The validator built here is based on the following (imaginary) business rule named the ‘unshipped orders rule’. It’s definition is as follows:

A customer is not allowed, at a given moment in time, to have more than two unshipped orders.
Version 1.0

Writing a validator for such a simple business rule couldn’t that hard, could it? Below is the first definition of the UnshippedOrdersRuleValidator class:

[ConfigurationElementType(typeof(CustomValidatorData))]
public sealed class UnshippedOrdersRuleValidator : Validator
{
private const int MaximumNumberOfUnshippedOrders = 2;

private const string RuleViolationMessage = "Customer with " +
"ID {0} has currently {1} unshipped orders, while {2} " +
"is the maximum permitted number of unshipped orders.";

public CustomerValidator(NameValueCollection attributes)
: base(string.Empty, string.Empty)
{
}

protected override string DefaultMessageTemplate
{
get { throw new NotImplementedException(); }
}

protected override void DoValidate(object objectToValidate,
object currentTarget, string key, ValidationResults results)
{
Customer customer = (Customer)currentTarget;

int totalUnshippedOrders = (
from order in customer.Orders
where order.ShippedDate == null
select order).Count();

if (totalUnshippedOrders > MaximumNumberOfUnshippedOrders)
{
string message = string.Format(RuleViolationMessage,
customer.CustomerID, totalUnshippedOrders,
MaximumNumberOfUnshippedOrders);

this.LogValidationResult(results, message,
currentTarget, key);
}
}
}

The class inherits from Validator, which is part of the VAB. The implementation has the required plumbing: It’s decorated with the ConfigurationElementTypeAttribute and has a constructor with a NameValueCollection argument. These are needed for it to be configurable using VAB. Please note that I’m using hard coded strings for simplicity. You’d probably want to use resource based strings in production code. I wanted to show a full working implementation, but from now on, the focus will be on the DoValidate method.
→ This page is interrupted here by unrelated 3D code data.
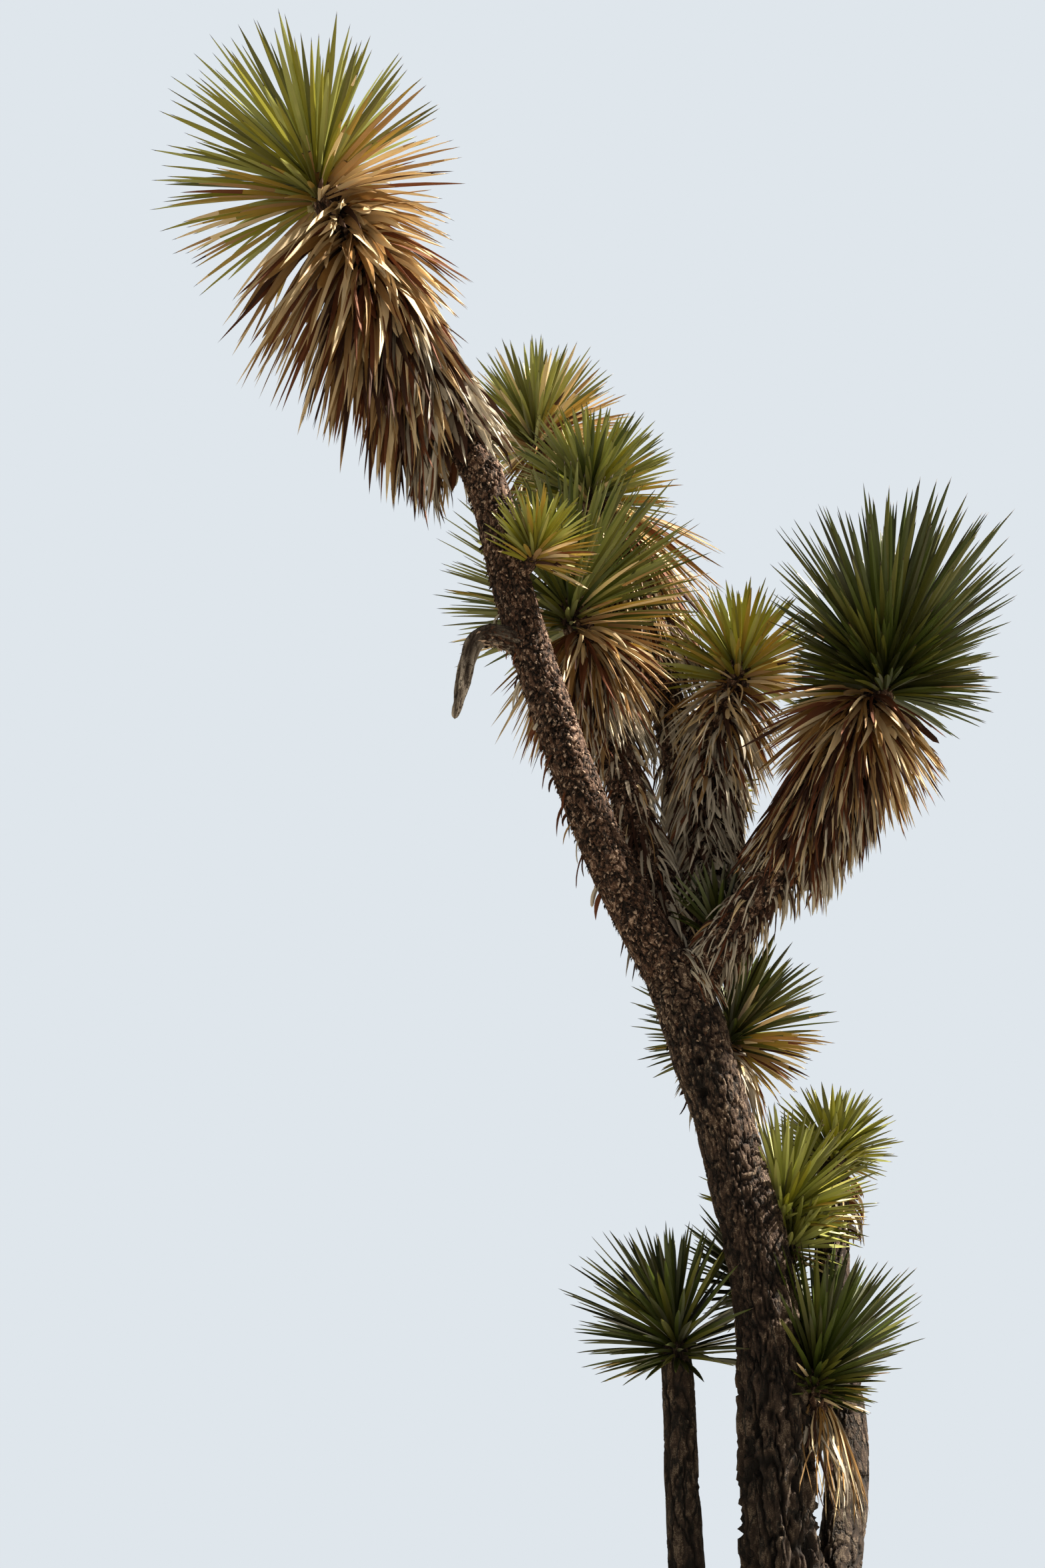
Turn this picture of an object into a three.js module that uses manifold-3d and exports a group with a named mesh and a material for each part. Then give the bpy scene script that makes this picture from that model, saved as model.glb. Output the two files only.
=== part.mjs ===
// A tree yucca (palma china) about six metres tall, in millimetres.
// Z is up, the ground is Z = 0, and the origin is the middle of the flat cut under the trunk.
// The trunk leans and forks into five arms; a sixth arm forks off one of them, and two rise from the foot of
// the trunk. An arm is a bare bough, then a skirt of dead hanging leaves round its upper part, then a rosette
// of stiff living leaves on its tip. Short shoots with a rosette sit on the trunk and on two of the arms.

import * as THREE from "three";
import { mergeVertices } from "three/addons/utils/BufferGeometryUtils.js";
import Module from "manifold-3d";

const wasm = await Module();
wasm.setup();

// Sizes shared by the whole plant
const clearance = 0.3; // between two neighbouring solids
const fullLeaf = 540; // the length of a full-sized living leaf
const leafWidth = 52; // of such a leaf, at its widest
const fullDeadLeaf = 450;
const deadLeafWidth = 50;
const leafThickness = 7;
const widestAt = 0.36; // the share of a leaf's length at which it is widest
const goldenAngle = Math.PI * (3 - Math.sqrt(5)); // from one leaf to the next round the stem
const leafGuard = 3; // a leaf keeps this far from all other solids
const attempts = 5; // places tried for a leaf before it is left out
const groundFlare = { lobes: 5, depth: 0.11, height: 260 }; // the root flare's buttresses

// The ridges of old cork on the trunk: how many, how high they stand and how deep the furrows between them
// are, how much and over what height that varies, how far a ridge turns round the trunk in each millimetre
// of height, and the heights between which they fade out
const ridges = { count: 12, depth: 10, uneven: 0.3, wave: 310, twist: 0.0003, fade: [1200, 2700] };

// What a rosette or a skirt does unless it says otherwise. Ages run from 0, the heart, to 1, the lowest leaf.
const usualCrown = 0.27; // the height of stem that bears a rosette, as a share of its leaves' length
const usualOldest = 0.86; // the lowest leaves' length, as a share of the rosette's longest
const usualFade = [0.3, 1]; // the ages between which a rosette's leaves get shorter
const usualShort = 0.62; // a skirt's lowest leaves' length, as a share of its longest
const usualFoot = 0.3; // how much a skirt's lowest leaves point out of the limb as against down
const evenly = new THREE.Vector3(0, 0, 0); // leaves as long on one side as on the other

const colours = {
  bark: 0x4a3a30,
  youngBark: 0x5c4a3c,
  greyWood: 0x7d7468,
  green: 0x66763a,
  deepGreen: 0x4c6130,
  goldGreen: 0x8c8a3c,
  dead: 0x9a7650,
  deadGrey: 0x8f8374,
};

const at = (x, y, z) => new THREE.Vector3(x, y, z);
const down = at(0, 0, -1);
const towardsViewer = at(0, -1, 0);

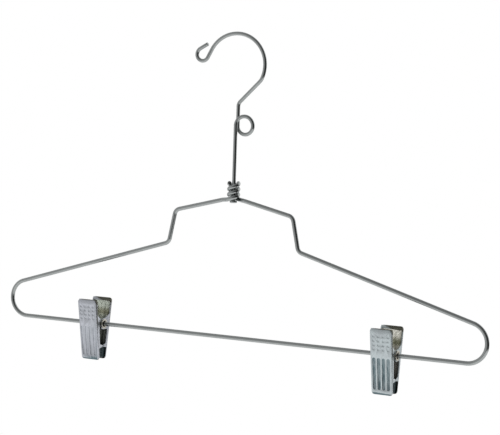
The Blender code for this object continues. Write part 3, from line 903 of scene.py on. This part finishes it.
def floor():
    """A matt white sheet well below the hanging piece, which fades into the white at its rim."""
    bpy.ops.object.select_all(action="DESELECT")
    bpy.ops.mesh.primitive_circle_add(
        vertices=FLOOR_SIDES, radius=FLOOR_RADIUS, fill_type="NGON", location=(0, 0, FLOOR_Z)
    )
    sheet = bpy.context.active_object
    sheet.name = "studio_floor"
    made, tree = new_material("matt_white_floor")
    place = add_node(tree, "ShaderNodeTexCoord").outputs["Object"]
    path = add_node(tree, "ShaderNodeLightPath").outputs
    away = add_node(tree, "ShaderNodeVectorMath", {0: place}, operation="LENGTH")
    rim = add_node(
        tree,
        "ShaderNodeMapRange",
        {
            "Value": away.outputs["Value"],
            "From Min": FADE_FROM * FLOOR_RADIUS,
            "From Max": FADE_TO * FLOOR_RADIUS,
            "To Min": FLOOR_SHEEN,
            "To Max": 1,
        },
    )
    eye = add_node(
        tree,
        "ShaderNodeMath",
        {0: path["Is Camera Ray"], 1: path["Is Transmission Ray"]},
        operation="ADD",
    )
    seen = add_node(
        tree, "ShaderNodeMath", {0: eye.outputs[0], 1: path["Is Glossy Ray"]}, operation="ADD"
    )
    share = add_node(
        tree,
        "ShaderNodeMath",
        {0: seen.outputs[0], 1: rim.outputs[0]},
        operation="MULTIPLY",
        use_clamp=True,
    )
    # The matt part keeps the shadow
    matt = add_node(
        tree, "ShaderNodeBsdfPrincipled", {"Base Color": linear("#F2F2F2"), "Roughness": 0.8}
    )
    glow = add_node(tree, "ShaderNodeEmission", {"Color": (1, 1, 1, 1), "Strength": 1})
    mix = add_node(
        tree,
        "ShaderNodeMixShader",
        {0: share.outputs[0], 1: matt.outputs[0], 2: glow.outputs[0]},
    )
    add_node(tree, "ShaderNodeOutputMaterial", {"Surface": mix.outputs[0]})
    sheet.data.materials.append(made)


def soft_light(name, place, size, power):
    """A square soft box aimed at the piece, which metal doesn't mirror."""
    lamp = bpy.data.lights.new(name, "AREA")
    lamp.size = size
    lamp.energy = power
    made = bpy.data.objects.new(name, lamp)
    bpy.context.scene.collection.objects.link(made)
    made.location = place
    made.rotation_euler = (LAMP_AIM - Vector(place)).to_track_quat("-Z", "Y").to_euler()
    made.visible_glossy = False


def camera():
    a, e, r = CAMERA_AZIMUTH, CAMERA_ELEVATION, CAMERA_ROLL
    back = Vector((sin(a) * cos(e), -cos(a) * cos(e), sin(e)))
    right = Vector((cos(a), sin(a), 0))
    up = right.cross(-back)
    rolled_right = right * cos(r) + up * sin(r)
    rolled_up = up * cos(r) - right * sin(r)
    data = bpy.data.cameras.new("camera")
    data.sensor_width = CAMERA_SENSOR
    data.lens = CAMERA_LENS
    data.clip_start = CAMERA_NEAR
    made = bpy.data.objects.new("camera", data)
    bpy.context.scene.collection.objects.link(made)
    turn = Matrix((rolled_right, rolled_up, back)).transposed().to_4x4()
    made.matrix_world = Matrix.Translation(CAMERA_TARGET + back * CAMERA_DISTANCE) @ turn
    bpy.context.scene.camera = made


def main():
    camera()
    white_sweep()
    floor()
    for lamp in LAMPS:
        soft_light(*lamp)
    bpy.context.scene.view_settings.view_transform = "Standard"
    chrome = chrome_plated_wire()
    looks = {
        "sheet": nickel_plated_sheet(),
        "rubber": moulded_rubber(),
        "spring": oiled_spring_wire(),
        "sleeve": plated_sleeve(),
    }
    make_frame_wire(chrome)
    make_hook_wire(chrome)
    for side in CLIP_X:
        make_clip(side, looks)


main()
The code is rather straight forward. When a customer is validated, it is supplied to the DoValidate method as the currentTarget argument. The argument is casted from object back to Customer and the customer’s orders collection is queried, by searching for orders with no ShippedDate. The total number of unshipped orders is compared to MaximumNumberOfUnshippedOrders. If the total number of unshipped orders for the customer is greater than the defined maximum, the customer is invalid and a validation result is logged using the LogValidationResult method, which is part of the Validator base class. For the sake of simplicity I’ve decided to define the value containing the maximum number of unshipped orders as a const instead making it configurable.

To be complete, here is the VAB configuration used to get this working (I stripped namespaces of the types for readability):

  <validation>
<type name="Customer" defaultRuleset="Default"
assemblyName="Domain">
<ruleset name="Default">
<validator type="UnshippedOrdersRuleValidator, Validators"
name="Unshipped Orders Rule Validator" />
</ruleset>
</type>
</validation>

As I wrote, each version would have a defect. But the code looks so innocent; what could be wrong with it?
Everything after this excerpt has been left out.